**WRITTEN REQUEST**
Of all the lines in the records below, how many hold the word "parametric"? Give the number alone.
## start RECORD EXTRACTS
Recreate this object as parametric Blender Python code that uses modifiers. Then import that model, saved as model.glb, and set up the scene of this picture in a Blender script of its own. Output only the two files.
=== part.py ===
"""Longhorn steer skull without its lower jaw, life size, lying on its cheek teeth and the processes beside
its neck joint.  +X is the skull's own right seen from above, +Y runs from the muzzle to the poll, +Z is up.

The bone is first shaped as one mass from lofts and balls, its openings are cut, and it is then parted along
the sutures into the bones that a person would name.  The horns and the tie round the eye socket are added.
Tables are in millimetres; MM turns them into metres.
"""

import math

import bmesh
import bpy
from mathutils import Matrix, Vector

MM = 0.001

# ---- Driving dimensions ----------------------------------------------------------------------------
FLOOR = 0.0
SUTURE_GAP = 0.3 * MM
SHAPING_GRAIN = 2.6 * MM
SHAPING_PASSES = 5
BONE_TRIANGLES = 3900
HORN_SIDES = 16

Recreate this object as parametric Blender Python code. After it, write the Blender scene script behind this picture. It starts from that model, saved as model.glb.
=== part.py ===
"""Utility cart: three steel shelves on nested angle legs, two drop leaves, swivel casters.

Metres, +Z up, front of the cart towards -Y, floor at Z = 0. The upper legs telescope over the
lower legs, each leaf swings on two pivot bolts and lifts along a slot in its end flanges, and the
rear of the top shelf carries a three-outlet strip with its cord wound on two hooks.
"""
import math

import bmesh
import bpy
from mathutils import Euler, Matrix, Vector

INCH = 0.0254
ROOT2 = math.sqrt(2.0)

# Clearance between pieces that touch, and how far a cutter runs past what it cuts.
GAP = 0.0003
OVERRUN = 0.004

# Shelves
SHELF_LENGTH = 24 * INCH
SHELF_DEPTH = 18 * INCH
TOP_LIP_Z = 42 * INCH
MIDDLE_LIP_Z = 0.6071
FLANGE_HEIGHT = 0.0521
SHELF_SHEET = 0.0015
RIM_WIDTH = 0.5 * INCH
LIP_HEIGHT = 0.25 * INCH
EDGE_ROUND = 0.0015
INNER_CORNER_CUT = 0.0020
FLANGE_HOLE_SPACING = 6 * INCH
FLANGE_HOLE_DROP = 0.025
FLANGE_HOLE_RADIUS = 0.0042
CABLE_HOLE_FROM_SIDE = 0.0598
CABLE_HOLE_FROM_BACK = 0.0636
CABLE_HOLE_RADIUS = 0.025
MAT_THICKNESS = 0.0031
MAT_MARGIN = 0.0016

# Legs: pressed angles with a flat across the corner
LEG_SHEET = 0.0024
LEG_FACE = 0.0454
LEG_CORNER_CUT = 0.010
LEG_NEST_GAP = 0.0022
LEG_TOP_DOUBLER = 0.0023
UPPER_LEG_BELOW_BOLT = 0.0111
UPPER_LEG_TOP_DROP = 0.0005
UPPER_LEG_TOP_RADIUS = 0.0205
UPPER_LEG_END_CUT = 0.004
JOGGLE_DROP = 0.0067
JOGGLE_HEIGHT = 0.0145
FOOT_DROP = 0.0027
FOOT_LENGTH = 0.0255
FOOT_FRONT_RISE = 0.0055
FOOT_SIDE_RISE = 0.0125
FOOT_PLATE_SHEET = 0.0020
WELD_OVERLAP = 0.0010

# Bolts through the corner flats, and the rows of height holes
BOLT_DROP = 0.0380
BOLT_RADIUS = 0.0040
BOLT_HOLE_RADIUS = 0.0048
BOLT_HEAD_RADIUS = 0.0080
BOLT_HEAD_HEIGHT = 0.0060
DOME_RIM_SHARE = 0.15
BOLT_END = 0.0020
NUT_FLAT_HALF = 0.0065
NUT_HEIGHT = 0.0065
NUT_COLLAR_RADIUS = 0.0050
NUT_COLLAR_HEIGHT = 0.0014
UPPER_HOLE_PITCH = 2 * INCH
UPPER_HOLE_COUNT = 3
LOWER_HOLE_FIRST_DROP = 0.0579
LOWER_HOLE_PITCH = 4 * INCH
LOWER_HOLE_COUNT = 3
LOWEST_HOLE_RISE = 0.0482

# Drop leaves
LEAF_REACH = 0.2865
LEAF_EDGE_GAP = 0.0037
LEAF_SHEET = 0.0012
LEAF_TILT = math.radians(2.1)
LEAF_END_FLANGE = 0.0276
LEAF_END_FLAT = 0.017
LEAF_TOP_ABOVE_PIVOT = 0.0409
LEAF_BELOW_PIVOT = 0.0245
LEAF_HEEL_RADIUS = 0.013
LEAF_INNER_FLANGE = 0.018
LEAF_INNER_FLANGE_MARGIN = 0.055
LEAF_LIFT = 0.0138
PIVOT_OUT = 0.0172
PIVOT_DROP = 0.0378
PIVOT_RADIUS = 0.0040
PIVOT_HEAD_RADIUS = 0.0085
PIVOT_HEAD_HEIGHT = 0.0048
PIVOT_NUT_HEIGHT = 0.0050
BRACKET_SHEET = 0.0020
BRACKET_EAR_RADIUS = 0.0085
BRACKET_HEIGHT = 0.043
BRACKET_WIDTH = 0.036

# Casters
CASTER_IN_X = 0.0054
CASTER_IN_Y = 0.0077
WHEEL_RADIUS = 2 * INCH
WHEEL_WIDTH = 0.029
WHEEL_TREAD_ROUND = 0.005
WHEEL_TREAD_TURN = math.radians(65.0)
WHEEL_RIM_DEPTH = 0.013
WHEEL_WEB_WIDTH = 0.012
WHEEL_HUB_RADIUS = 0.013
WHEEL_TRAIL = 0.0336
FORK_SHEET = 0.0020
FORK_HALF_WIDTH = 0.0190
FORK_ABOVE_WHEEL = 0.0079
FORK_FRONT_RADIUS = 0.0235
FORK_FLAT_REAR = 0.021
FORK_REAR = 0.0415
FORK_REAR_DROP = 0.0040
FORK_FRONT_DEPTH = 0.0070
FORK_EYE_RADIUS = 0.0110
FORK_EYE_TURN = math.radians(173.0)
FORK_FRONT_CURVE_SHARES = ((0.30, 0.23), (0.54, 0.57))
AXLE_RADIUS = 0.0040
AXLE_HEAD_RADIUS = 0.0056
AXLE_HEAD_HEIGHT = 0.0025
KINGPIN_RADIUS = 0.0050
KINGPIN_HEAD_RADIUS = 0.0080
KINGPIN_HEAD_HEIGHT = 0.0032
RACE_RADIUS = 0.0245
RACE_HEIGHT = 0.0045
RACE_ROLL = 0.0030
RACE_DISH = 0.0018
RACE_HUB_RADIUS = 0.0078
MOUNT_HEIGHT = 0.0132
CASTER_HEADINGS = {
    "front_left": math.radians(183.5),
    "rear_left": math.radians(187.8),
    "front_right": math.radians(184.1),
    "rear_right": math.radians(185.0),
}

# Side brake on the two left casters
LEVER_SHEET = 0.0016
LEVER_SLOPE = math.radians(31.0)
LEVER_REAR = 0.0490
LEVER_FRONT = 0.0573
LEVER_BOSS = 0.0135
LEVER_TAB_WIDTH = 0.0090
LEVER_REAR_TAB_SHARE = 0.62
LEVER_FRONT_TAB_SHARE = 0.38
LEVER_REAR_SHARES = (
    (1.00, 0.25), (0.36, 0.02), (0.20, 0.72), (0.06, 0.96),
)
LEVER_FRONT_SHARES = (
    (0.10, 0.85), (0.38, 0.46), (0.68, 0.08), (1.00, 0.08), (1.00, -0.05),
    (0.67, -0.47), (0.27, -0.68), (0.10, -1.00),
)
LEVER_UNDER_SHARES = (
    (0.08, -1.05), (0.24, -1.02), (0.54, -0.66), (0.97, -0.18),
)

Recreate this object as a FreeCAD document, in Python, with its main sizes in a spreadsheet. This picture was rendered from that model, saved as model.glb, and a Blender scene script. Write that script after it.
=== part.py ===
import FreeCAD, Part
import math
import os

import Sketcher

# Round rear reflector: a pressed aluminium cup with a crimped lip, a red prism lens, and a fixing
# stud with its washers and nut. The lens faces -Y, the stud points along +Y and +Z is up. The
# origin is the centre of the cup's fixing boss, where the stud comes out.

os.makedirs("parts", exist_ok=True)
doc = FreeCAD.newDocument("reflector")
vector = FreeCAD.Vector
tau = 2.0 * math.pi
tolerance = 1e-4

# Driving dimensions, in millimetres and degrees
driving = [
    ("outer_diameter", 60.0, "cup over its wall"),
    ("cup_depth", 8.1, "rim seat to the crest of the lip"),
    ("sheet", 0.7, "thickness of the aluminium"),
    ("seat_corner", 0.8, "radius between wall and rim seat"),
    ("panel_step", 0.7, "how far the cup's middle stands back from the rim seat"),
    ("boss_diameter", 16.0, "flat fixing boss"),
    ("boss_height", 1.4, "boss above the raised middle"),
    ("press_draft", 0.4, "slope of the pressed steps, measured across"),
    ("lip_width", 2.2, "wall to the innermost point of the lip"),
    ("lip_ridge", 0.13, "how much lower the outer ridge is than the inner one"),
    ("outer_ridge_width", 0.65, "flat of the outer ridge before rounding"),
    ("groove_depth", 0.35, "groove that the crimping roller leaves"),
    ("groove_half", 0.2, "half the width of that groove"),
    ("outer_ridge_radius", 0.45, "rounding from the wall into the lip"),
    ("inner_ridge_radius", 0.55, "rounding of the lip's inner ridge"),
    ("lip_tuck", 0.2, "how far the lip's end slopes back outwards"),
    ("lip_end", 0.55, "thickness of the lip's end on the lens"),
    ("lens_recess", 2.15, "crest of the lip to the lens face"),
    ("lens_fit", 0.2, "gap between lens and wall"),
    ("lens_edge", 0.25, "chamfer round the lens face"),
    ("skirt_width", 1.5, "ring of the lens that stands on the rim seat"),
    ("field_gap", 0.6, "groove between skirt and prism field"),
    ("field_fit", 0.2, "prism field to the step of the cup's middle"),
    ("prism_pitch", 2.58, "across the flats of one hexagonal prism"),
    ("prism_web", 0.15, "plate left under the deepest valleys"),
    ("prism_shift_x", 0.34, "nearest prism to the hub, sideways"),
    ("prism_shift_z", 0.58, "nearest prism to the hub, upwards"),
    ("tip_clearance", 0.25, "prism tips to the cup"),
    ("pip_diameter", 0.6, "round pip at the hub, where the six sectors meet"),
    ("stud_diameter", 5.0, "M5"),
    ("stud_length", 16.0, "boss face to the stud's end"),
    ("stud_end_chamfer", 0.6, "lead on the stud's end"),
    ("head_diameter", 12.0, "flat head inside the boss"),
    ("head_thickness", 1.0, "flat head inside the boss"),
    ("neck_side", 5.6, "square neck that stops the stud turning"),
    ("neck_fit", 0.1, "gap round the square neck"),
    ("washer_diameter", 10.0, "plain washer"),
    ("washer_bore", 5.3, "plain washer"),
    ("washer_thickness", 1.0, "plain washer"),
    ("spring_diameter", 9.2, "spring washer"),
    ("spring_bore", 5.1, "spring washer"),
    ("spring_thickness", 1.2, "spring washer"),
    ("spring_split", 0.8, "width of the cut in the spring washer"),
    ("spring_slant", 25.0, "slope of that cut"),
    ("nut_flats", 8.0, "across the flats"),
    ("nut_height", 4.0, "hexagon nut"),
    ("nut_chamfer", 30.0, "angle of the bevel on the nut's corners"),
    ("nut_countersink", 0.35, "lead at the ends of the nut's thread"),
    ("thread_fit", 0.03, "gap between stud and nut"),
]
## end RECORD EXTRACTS
**THE COMPLETED TASK**
2